The moral of this anecdote is no mystery. Our clickmitoadist had never seen watches, knew nothing about watches, and hearing as well as seeing one for the first time, naturally judged it must be an animal. Readers who may feel inclined to laugh at his simplicity, should ask themselves whether, if accustomed to see watches growing upon watch trees, they would feel more astonished than they usually do when observing crystals in process of formation, or cocoa-nuts growing upon cocoa-nut trees; and if as inexperienced with respect to watches, or works of art, more or less analogous to watches, they would not under his circumstances have acted very much as he did. Admirably is it said in the unpublished work before referred to, that the analogy which theologians attempt to establish between the contrivances of human art and the various existences of the universe is inadmissable. We attribute these effects to human intelligence, because we know beforehand that human intelligence is capable of producing them. Take away this knowledge, and the grounds of our reasoning will be destroyed. Our entire ignorance therefore of the Divine Nature leaves this analogy defective in its most essential point of comparison.
Supposing, however, that theologians were to succeed in establishing an analogy between 'the contrivances of human art and the various existences of the universe,' is it not evident that Spinoza's axiom--of things which having nothing in common one cannot be the cause of the others--is incompatible with belief in the Deity of our Thirty-Nine Articles, or, indeed, belief in _any_ unnatural Designer or Causer of Material Nature. Only existence can have anything in common with existence.
Now an existence, properly so called, must have at least two attributes, and whatever exhibits two or more attributes is matter. The two attributes necessary to existence are solidity and extension. Take from matter these attributes, and matter itself vanishes. This fact was specially testified to by Priestley, who acknowledged the primary truths of Materialism though averse to the legitimate consequences flowing from their recognition.
According to this argument, then, nothing exists which has not solidity and extension, and nothing is extended and solid but matter, which in one state forms a crystal, in another a blade of grass, in a third a butterfly, and in other states other forms. The _essence_ of grass, or the _essence_ of crystal, in other words, those native energies of their several forms constituting and keeping them what they are, can no more be explained than can the _essentiality_ of human nature.
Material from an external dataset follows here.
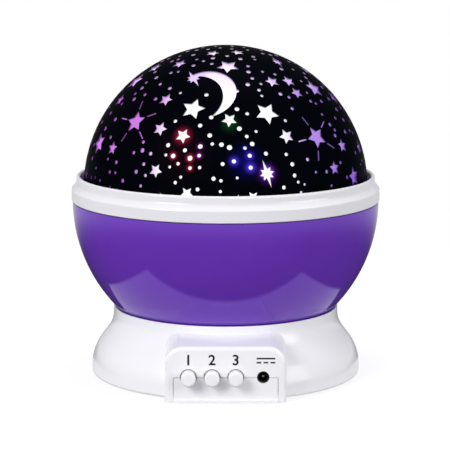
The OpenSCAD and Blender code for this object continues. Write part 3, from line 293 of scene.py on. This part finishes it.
# Dome: the painted glow in its windows, and the painted coloured halos round them
dome = {
    "centre": (0, 0, 76.1), "radius": 57.6,
    # the windows' painted glow: white in front and behind, pink to the left, lavender to violet to the right;
    # how far the white reaches from the middle, and where the side colours are full, in degrees of azimuth
    "white": "#FFFFFF", "left": "#C876E0", "right": "#AE84E4", "farRight": "#8A64C8",
    "whiteTo": 25, "sideFrom": 38,
    # painted glow colours over these by height: the heights where they start and are full, and how far they
    # cover
    "low": ("#5E2CA8", 96, 80, 0.85), "lowFrom": (32, 50),
    "shoulder": ("#E0C2FB", 115, 123, 0.85), "crown": ("#FBE6FE", 128, 131.5, 0.9),
    # the mask: its black, the size of its grain, the painted glow on its cut edges, which face outwards
    # less than edgeFacing, and how its painted halos spread and fade
    "black": "#030409", "grain": 6, "paintedEdgeGlow": 0.4, "edgeFacing": 0.6, "spread": 1.25, "fade": 2.2,
    # painted halos, coloured glow painted round some windows: azimuth, height angle, reach in mm, colour
    "paintedHalos": (
        (-18.8, 28.0, 4.1, "#E02A58"), (-21.8, 19.9, 2.0, "#E03058"), (-14.5, 19.3, 2.2, "#E8305E"),
        (-14.2, 15.5, 1.8, "#D02050"), (-19.3, 17.0, 1.4, "#901038"), (-18.5, 22.0, 13.0, "#180005"),
        (-10.6, 24.0, 1.8, "#981CA0"), (-10.8, 20.4, 1.8, "#A81CB0"),
        (3.3, 18.3, 2.6, "#5A3CFF"), (9.9, 15.8, 2.8, "#6040FF"), (9.8, 20.4, 2.3, "#5034F0"),
        (8.4, 18.0, 8.0, "#0C0668"), (8.0, 23.4, 1.6, "#2C1CB0"),
        (1.9, 33.2, 4.3, "#0A4616"), (16.4, 13.3, 4.6, "#6A18B4"), (16.4, 13.6, 3.2, "#C060FF")),
}


def onDome(azimuth, height):
    # the place of two angles on the mask, as the windows have them in the CAD
    a, h = math.radians(azimuth), math.radians(height)
    x, y, z = dome["centre"]
    r = dome["radius"]
    return tuple(v * mm for v in (
        x + r * math.sin(a) * math.cos(h), y - r * math.cos(a) * math.cos(h), z + r * math.sin(h)))


def paintedWindowGlow(m, place):
    # painted glow standing for the light behind the windows, coloured by their place on the dome
    spot = addNode(m, "ShaderNodeSeparateXYZ", {}, {"Vector": place.outputs["Object"]})
    front = addNode(m, "ShaderNodeMath", {"operation": "MULTIPLY"}, {0: spot.outputs["Y"], 1: -1.0})
    azimuth = addNode(m, "ShaderNodeMath", {"operation": "ARCTAN2"}, {
        0: spot.outputs["X"], 1: front.outputs["Value"]})
    turn = addNode(m, "ShaderNodeMapRange", {}, {
        "Value": azimuth.outputs["Value"], "From Min": -math.pi, "From Max": math.pi})
    side = addNode(m, "ShaderNodeValToRGB", {}, {"Fac": turn.outputs["Result"]})
    # from behind, past the left side to the front, and on past the right side
    edge, full = dome["whiteTo"], dome["sideFrom"]
    stops = (
        (edge - 180, "white"), (full - 180, "left"), (-full, "left"), (-edge, "white"),
        (edge, "white"), (full, "right"), (90, "farRight"), (180 - full, "right"), (180 - edge, "white"))
    setRamp(side, [((angle + 180) / 360, hexColour(dome[name])) for angle, name in stops])
    light = side.outputs["Color"]
    out = addNode(m, "ShaderNodeMath", {"operation": "ABSOLUTE"}, {0: spot.outputs["X"]})
    outer = addNode(m, "ShaderNodeMapRange", {"interpolation_type": "SMOOTHSTEP"}, {
        "Value": out.outputs["Value"],
        "From Min": dome["lowFrom"][0] * mm, "From Max": dome["lowFrom"][1] * mm})
    for zone in ("low", "shoulder", "crown"):
        code, start, full, share = dome[zone]
        cover = addNode(m, "ShaderNodeMapRange", {"interpolation_type": "SMOOTHSTEP"}, {
            "Value": spot.outputs["Z"],
            "From Min": start * mm, "From Max": full * mm, "To Max": share}).outputs["Result"]
        if zone == "low":
            cover = addNode(m, "ShaderNodeMath", {"operation": "MULTIPLY"}, {
                0: cover, 1: outer.outputs["Result"]}).outputs["Value"]
        light = addNode(m, "ShaderNodeMix", {"data_type": "RGBA"}, {
            "Factor": cover, "A": light, "B": hexColour(code)}).outputs["Result"]
    return light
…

But the Atheist, because he finds it impossible to explain the action of matter, because unable to state why it exhibits such vast and various energies as it is seen to exhibit, is none the less assured it _naturally_ and therefore _necessarily_ acts thus energetically. No Atheist pretends to understand how bread nourishes his frame, but of the _fact_ that bread does nourish it he is well assured. He understands not how or why two beings should by conjunction give vitality to a third being more or less analogous to themselves, but the _fact_ stares him in the face.
Our 'sophists in surplices,' who can no otherwise bolster up their supernatural system than by outraging all such rules of philosophising as forbid us to choose the greater of two difficulties, or to multiply causes without necessity, are precisely the men to explain everything. But unfortunately their explanations do for the most part stand more in need of explanation than the thing explained. Thus they explain the origin of matter by reference to an occult, immense, and immensely mysterious phantasm without body, parts or passions, who sees though not to be seen, hears though not to be heard, feels though not to be felt, moves though not to be moved, knows though not to be known, and in short, does everything, though not to be _done_ by anything. Well might Godwin say the rage of accounting for what, like immortal Gibbs, is obviously unaccountable, so common among 'philosophers' of this stamp, has brought philosophy itself into discredit.
There is an argument against the notion of a Supernatural Causer which the Author of this Apology does not remember to have met with, but which he considers an argument of great force--it is this. Cause means change, and as there manifestly could not be change before there was anything to change, to conceive the universe caused is impossible.
That the sense here attached to the word cause is not a novel one every reader knows who has seen an elaborate and ably written article by Mr. G.H. Lewes, on 'Spinoza's Life and Works,' [68:1] where effect is defined as cause realised, the _natura naturans_ conceived as _natura naturata_; and cause or causation is defined as simply change. When, says Mr. Lewis, the change is completed, we name the result effect. It is only a matter of naming.
These definitions conceded accurate, the conclusion that neither cause nor effect _exist_, seems inevitable, for change of being is not being itself, any more than attraction is the thing attracted. One might as philosophically erect attraction into reality and fall down and worship _it_, as change, which is in very truth, a mere "matter of naming." Not so the things changing or changed: _they_ are real, the prolific parent of all appearance we behold, of all sensation we experience, of all ideas we receive; in short, of all causes and of all effects, which causes and effects, as shown by; Mr. Lewis, are merely notional, for "we call the antecedent cause, and the sequent effect; but these are merely relative conceptions; the sequence itself is antecedent to some subsequent change, and the former antecedent was once only a sequent to its cause, and so on." Now, to reconcile with this theory of causation, the notion of an
Eternal, mighty, causeless God,
may be possible, but the Author of this Apology cannot persuade himself that it is. His poor faculties are unequal to the mighty task of conceiving the amazing Deity in question, whom Sir Richard Blackmore, in his Ode to Jehovah, describes as sitting on an 'eternal throne'--
Above the regions of etherial space, And far extended frontier of the skies; Beyond the outlines of wide nature's face, Where void, not yet enclosed, uncultivated lies; Completely filling every place And far outstretching all imaginary space.
Still less has he the right to pretend acquaintance with a process of reasoning by which such
Eternal, mighty, causeless God
can be believed in consistently with the conviction that cause is effect realised, and means only CHANGE.
Ancient Simonides, when asked by Dionysius to explain the nature of Deity, demanded a day to 'see about it,' then an additional two days, and then four days more, thus wisely intimating to his silly pupil, that the more men think about Gods; the less competent they are to give any rational account of them.